◆ Written problem
Provide nothing but the number of lines containing the string "three".

◆ Source material
++++++++

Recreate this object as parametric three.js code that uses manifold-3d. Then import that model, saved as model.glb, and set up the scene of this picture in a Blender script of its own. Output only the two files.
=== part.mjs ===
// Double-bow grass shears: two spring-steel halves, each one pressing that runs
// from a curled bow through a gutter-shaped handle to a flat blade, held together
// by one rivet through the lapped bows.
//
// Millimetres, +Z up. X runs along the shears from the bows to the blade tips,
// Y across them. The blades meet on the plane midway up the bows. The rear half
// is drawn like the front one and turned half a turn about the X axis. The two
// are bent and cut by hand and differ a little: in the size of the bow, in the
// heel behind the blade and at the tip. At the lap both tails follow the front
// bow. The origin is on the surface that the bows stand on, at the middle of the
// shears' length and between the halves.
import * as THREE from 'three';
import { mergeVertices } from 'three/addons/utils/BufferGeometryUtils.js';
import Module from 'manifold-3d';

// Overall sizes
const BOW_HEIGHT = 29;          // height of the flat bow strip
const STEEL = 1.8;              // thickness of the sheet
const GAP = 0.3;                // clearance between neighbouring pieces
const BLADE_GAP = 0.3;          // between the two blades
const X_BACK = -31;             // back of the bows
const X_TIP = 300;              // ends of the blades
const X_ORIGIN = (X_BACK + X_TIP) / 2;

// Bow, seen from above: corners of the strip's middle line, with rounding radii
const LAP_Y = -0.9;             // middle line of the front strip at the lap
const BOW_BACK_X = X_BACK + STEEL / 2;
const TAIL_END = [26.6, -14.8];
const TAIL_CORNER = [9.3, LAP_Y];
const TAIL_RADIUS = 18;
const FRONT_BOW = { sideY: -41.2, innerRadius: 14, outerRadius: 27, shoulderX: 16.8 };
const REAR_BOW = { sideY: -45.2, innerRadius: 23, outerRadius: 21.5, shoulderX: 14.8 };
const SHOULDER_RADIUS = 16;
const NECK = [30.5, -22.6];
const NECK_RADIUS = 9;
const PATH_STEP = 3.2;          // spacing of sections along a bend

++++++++

◆ Solution
3